2. Expect Wild Swings

Meme stocks can move 50% in a day for no reason other than social sentiment. That can create opportunity for traders but extreme risk for anyone without a clear exit strategy.

3. Watch for Dilution and Delisting Risk

Beyond Meat may have avoided delisting for now, but it remains on thin ice. The company’s ability to stay above Nasdaq’s $1 minimum bid requirement for 30 consecutive days will determine whether it keeps its listing. Any additional capital raises could further dilute shareholders.

4. Learn from History

GameStop and AMC both became famous for their retail-driven rallies. But years later, both still trade far below their peaks. Short squeezes fade once momentum stalls, leaving latecomers with heavy losses.

Meme Stocks Are Evolving

The Beyond Meat stock episode shows that meme trading is not dead—it’s evolving. Investors are still hunting for beaten-down names with high short interest and heavy social chatter. That means other small-cap companies with similar characteristics could be next in line.

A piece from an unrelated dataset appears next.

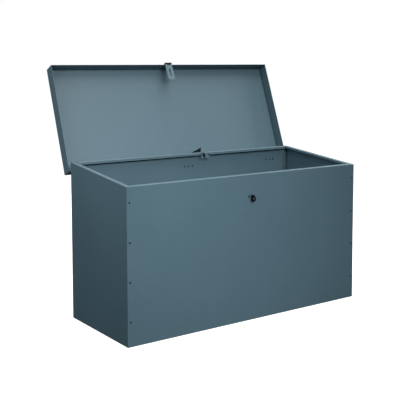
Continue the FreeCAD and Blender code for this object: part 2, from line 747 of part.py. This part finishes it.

For professionals and individual investors alike, that’s both a warning and an opportunity. Understanding the sentiment-driven cycle helps identify when a speculative move is likely nearing exhaustion.

Key Takeaways

Stay disciplined. If you trade it, treat it as a short-term opportunity with a clear plan.

The rally is technical, not fundamental. Beyond Meat’s core business remains weak.

Short squeezes burn fast. Traders can make or lose fortunes in days.

Investor psychology matters. Retail coordination can override logic temporarily.